**REQUIRED WORK**
Scan the material below for the string "else", and copy every line where it shows up.

-- -- --

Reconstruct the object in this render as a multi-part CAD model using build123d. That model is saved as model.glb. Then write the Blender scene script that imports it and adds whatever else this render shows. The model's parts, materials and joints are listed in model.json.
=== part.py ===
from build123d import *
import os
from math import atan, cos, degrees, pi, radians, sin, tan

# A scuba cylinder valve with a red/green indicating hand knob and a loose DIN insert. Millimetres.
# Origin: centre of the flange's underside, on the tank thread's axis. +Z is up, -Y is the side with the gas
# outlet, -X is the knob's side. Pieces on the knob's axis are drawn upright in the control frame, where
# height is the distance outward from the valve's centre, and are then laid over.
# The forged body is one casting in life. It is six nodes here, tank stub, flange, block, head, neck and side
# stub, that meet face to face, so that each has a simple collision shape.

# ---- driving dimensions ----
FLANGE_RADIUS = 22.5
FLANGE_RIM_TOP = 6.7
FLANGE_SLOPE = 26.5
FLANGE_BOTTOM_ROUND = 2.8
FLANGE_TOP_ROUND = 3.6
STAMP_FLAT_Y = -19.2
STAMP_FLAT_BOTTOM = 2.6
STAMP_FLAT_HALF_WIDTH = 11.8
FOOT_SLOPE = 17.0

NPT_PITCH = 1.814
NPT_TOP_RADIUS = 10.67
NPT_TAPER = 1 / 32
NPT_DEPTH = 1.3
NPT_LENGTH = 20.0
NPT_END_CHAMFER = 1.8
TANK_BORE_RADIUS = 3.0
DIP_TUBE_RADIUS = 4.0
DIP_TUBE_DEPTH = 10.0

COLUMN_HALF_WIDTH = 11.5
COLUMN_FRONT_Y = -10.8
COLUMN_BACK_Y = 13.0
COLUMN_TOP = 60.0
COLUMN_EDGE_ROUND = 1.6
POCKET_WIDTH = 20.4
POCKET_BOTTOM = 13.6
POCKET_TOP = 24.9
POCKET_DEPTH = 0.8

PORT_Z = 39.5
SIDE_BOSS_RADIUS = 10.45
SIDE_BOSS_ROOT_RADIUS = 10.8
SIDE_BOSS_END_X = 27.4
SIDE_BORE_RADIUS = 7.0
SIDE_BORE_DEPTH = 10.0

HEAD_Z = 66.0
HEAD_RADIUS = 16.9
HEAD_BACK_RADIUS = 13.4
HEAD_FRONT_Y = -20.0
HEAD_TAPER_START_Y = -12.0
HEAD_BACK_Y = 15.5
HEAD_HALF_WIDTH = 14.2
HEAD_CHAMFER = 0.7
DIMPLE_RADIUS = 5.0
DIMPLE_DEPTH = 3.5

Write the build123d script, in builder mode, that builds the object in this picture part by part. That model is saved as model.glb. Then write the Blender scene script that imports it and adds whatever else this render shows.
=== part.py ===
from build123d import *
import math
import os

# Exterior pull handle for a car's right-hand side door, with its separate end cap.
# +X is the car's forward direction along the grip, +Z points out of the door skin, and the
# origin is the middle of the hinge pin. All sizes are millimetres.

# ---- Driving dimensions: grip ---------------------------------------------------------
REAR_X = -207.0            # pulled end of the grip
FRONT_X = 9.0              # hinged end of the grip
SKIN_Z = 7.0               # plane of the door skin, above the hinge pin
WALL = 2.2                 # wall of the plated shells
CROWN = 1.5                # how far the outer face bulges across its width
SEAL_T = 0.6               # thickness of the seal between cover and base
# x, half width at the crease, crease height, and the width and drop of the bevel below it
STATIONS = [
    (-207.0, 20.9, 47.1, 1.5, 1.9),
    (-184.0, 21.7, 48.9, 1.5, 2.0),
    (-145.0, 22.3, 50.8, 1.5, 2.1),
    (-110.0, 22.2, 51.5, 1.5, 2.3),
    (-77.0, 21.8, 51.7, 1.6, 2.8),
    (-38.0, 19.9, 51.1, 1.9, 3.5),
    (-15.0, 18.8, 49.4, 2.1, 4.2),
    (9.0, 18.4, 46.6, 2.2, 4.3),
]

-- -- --

**OUTPUT OF THE TASK**
Reconstruct the object in this render as a multi-part CAD model using build123d. That model is saved as model.glb. Then write the Blender scene script that imports it and adds whatever else this render shows. The model's parts, materials and joints are listed in model.json.
Write the build123d script, in builder mode, that builds the object in this picture part by part. That model is saved as model.glb. Then write the Blender scene script that imports it and adds whatever else this render shows.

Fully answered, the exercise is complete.